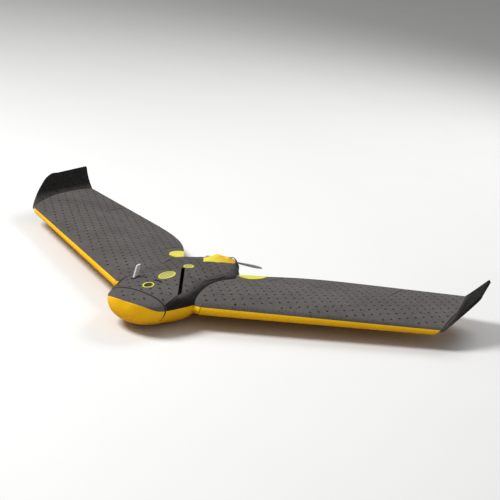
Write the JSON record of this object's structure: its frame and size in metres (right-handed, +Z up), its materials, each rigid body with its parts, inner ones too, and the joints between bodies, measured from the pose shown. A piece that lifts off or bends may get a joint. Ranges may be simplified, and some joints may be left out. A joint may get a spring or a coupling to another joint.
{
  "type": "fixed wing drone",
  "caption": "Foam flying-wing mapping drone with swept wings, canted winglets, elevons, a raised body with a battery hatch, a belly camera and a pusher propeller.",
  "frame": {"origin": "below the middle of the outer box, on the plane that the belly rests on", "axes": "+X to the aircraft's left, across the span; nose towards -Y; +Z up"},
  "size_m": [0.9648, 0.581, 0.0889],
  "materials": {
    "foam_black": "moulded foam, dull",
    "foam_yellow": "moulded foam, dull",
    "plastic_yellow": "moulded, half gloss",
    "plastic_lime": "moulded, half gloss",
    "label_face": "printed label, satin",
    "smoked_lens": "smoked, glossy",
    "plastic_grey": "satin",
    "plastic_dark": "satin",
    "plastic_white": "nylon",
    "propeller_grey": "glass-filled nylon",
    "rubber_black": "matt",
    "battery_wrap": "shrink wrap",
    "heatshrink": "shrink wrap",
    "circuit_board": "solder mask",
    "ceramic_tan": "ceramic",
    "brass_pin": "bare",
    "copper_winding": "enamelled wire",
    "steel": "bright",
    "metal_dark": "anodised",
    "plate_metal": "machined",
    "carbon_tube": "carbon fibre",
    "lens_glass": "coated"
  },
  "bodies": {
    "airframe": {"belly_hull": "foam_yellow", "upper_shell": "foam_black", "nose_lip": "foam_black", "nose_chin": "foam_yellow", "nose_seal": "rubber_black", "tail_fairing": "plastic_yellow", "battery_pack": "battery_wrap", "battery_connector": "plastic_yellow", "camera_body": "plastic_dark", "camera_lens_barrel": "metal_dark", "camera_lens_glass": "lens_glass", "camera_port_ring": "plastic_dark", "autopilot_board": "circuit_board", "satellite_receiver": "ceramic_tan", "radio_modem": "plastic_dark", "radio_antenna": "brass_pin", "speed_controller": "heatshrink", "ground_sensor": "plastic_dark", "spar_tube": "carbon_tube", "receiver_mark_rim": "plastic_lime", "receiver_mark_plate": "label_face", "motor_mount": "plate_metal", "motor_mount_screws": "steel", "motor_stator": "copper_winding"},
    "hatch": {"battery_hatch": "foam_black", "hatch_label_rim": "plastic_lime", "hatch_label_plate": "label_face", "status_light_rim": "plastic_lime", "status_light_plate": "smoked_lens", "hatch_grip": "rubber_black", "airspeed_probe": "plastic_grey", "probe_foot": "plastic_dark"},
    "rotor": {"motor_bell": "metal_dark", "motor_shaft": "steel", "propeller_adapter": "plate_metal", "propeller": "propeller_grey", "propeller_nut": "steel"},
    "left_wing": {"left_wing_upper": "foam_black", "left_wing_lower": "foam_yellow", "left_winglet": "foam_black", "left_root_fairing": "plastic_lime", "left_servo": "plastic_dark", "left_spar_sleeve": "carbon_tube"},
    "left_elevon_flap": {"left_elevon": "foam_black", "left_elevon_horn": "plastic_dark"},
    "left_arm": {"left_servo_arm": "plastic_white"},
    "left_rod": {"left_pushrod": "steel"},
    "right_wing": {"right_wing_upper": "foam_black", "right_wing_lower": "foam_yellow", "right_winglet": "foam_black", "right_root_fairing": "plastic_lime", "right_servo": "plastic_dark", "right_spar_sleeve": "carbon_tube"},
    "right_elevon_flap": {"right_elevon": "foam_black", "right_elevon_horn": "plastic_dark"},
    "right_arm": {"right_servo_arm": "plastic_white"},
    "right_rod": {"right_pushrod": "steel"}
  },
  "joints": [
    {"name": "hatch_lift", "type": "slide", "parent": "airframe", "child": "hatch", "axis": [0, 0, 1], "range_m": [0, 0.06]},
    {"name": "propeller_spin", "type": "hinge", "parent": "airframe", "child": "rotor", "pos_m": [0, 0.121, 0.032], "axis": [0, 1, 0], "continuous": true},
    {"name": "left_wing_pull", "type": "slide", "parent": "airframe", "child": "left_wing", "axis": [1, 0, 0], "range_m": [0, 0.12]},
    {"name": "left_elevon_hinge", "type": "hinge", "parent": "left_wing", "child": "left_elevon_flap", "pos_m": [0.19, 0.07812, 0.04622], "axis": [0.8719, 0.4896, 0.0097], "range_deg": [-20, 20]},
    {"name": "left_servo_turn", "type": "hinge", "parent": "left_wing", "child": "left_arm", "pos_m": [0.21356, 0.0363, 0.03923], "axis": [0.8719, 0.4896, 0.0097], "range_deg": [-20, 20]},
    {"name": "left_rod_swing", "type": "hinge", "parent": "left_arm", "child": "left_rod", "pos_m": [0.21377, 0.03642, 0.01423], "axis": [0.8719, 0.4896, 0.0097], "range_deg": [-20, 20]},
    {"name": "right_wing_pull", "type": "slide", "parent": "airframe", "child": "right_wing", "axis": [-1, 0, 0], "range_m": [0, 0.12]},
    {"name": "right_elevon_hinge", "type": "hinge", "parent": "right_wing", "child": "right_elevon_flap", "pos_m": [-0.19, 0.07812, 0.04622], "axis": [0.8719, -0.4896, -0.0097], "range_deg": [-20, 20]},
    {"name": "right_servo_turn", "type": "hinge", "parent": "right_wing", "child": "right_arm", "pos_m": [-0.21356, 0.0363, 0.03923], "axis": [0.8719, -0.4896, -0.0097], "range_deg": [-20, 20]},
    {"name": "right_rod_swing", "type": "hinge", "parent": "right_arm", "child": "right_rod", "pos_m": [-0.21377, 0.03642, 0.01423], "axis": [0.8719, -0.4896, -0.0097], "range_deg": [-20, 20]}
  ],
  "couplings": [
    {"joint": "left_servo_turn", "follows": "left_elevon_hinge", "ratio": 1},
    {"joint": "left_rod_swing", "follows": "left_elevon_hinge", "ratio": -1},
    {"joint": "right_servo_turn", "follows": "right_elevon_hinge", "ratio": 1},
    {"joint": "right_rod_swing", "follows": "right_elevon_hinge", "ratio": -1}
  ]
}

###

Exercise details
From the material above, count the lines that include "joints" and give only the total.

Correct result
2